Records from a dataset
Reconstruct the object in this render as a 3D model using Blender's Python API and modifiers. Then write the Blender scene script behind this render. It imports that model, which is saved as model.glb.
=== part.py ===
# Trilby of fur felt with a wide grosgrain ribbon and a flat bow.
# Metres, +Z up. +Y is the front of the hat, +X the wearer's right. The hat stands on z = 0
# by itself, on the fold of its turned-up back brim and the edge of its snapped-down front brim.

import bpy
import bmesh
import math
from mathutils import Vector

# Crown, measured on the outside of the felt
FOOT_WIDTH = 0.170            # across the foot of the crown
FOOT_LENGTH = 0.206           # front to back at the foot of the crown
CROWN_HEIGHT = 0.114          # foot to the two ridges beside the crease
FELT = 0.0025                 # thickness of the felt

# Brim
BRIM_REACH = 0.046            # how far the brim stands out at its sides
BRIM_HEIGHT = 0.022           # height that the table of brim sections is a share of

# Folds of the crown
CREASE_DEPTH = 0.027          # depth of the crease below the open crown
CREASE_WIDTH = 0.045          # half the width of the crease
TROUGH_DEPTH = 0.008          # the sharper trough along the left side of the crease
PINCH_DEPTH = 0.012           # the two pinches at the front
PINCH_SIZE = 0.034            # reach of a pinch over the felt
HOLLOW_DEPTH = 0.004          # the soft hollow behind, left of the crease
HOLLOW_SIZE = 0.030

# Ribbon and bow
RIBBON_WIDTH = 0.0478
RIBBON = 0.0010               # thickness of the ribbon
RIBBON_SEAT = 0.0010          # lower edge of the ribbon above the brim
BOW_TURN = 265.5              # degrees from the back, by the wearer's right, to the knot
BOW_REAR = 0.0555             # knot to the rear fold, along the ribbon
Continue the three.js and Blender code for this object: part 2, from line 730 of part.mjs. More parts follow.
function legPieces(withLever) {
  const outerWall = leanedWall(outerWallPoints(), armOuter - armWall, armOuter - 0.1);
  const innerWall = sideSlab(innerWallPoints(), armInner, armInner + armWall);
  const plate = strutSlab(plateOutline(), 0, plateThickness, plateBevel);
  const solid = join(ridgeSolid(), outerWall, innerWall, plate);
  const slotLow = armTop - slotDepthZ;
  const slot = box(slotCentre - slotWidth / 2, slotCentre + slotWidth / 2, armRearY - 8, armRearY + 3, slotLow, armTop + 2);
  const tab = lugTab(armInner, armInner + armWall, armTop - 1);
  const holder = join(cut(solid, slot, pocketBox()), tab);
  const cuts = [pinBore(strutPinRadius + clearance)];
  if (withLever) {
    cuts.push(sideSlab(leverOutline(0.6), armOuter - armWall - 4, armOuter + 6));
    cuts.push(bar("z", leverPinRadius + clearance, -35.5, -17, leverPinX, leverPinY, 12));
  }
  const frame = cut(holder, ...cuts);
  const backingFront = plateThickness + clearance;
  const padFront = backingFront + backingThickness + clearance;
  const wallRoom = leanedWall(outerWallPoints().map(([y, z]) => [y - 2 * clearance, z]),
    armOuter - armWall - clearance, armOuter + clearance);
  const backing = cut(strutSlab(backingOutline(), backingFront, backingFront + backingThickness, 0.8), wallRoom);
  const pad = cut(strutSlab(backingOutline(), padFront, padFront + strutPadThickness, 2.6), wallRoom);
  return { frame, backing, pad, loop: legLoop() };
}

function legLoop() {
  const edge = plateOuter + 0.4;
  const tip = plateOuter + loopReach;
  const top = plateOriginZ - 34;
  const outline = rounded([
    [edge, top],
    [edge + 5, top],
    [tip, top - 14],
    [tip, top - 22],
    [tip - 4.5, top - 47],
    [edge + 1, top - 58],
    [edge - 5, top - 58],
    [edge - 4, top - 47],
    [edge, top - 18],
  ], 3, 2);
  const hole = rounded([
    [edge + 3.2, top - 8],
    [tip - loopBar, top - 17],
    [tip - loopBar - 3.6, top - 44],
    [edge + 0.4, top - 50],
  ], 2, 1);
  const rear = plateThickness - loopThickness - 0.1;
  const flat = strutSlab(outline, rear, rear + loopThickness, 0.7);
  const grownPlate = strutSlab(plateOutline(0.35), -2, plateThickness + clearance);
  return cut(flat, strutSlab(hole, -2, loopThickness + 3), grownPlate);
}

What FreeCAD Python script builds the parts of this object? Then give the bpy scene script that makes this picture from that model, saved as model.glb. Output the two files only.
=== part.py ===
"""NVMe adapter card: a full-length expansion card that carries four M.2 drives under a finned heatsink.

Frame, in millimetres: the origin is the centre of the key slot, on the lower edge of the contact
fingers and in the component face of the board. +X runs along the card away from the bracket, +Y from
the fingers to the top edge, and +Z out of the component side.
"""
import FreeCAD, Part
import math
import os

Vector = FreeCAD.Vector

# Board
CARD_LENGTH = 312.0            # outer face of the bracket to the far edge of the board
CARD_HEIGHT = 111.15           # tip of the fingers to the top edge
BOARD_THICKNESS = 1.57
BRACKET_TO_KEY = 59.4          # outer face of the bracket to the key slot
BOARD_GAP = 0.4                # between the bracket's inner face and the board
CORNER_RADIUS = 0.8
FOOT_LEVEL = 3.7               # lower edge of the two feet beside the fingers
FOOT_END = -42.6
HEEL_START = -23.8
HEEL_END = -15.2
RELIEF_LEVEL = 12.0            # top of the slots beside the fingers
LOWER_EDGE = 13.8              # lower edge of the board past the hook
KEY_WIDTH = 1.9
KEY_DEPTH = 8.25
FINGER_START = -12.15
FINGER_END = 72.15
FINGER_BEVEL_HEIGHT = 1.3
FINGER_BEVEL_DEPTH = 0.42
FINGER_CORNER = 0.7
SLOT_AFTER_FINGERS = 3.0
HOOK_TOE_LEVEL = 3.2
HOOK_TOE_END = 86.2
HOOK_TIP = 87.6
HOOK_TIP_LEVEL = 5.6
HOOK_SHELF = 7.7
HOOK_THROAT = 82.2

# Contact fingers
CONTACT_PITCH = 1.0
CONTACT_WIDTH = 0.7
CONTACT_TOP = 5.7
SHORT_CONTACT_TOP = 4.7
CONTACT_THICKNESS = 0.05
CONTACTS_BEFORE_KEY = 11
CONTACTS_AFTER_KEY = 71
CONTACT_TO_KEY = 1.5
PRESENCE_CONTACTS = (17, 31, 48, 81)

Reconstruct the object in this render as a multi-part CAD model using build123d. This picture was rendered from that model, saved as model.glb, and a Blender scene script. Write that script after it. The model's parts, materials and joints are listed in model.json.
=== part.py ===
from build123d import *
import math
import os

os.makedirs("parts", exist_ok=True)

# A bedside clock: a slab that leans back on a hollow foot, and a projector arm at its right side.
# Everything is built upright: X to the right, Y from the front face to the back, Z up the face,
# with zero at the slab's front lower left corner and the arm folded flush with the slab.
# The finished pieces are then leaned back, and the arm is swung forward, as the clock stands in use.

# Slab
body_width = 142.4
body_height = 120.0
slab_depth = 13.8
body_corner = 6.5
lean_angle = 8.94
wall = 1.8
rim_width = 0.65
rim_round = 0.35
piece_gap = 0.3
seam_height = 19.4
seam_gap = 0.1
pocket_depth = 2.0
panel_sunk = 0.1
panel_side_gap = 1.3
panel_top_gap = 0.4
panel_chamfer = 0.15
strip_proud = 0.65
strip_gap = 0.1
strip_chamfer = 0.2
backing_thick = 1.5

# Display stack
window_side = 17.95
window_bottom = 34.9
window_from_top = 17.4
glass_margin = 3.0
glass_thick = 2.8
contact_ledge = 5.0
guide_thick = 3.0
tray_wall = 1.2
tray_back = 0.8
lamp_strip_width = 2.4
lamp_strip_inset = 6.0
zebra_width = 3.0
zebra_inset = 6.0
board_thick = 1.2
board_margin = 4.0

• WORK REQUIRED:
Starting at the first line of the records, print each line exactly, stopping after the line that contains "BOW_REAR = 0.0555".

• ANSWER:
Reconstruct the object in this render as a 3D model using Blender's Python API and modifiers. Then write the Blender scene script behind this render. It imports that model, which is saved as model.glb.
=== part.py ===
# Trilby of fur felt with a wide grosgrain ribbon and a flat bow.
# Metres, +Z up. +Y is the front of the hat, +X the wearer's right. The hat stands on z = 0
# by itself, on the fold of its turned-up back brim and the edge of its snapped-down front brim.

import bpy
import bmesh
import math
from mathutils import Vector

# Crown, measured on the outside of the felt
FOOT_WIDTH = 0.170            # across the foot of the crown
FOOT_LENGTH = 0.206           # front to back at the foot of the crown
CROWN_HEIGHT = 0.114          # foot to the two ridges beside the crease
FELT = 0.0025                 # thickness of the felt

# Brim
BRIM_REACH = 0.046            # how far the brim stands out at its sides
BRIM_HEIGHT = 0.022           # height that the table of brim sections is a share of

# Folds of the crown
CREASE_DEPTH = 0.027          # depth of the crease below the open crown
CREASE_WIDTH = 0.045          # half the width of the crease
TROUGH_DEPTH = 0.008          # the sharper trough along the left side of the crease
PINCH_DEPTH = 0.012           # the two pinches at the front
PINCH_SIZE = 0.034            # reach of a pinch over the felt
HOLLOW_DEPTH = 0.004          # the soft hollow behind, left of the crease
HOLLOW_SIZE = 0.030

# Ribbon and bow
RIBBON_WIDTH = 0.0478
RIBBON = 0.0010               # thickness of the ribbon
RIBBON_SEAT = 0.0010          # lower edge of the ribbon above the brim
BOW_TURN = 265.5              # degrees from the back, by the wearer's right, to the knot
BOW_REAR = 0.0555             # knot to the rear fold, along the ribbon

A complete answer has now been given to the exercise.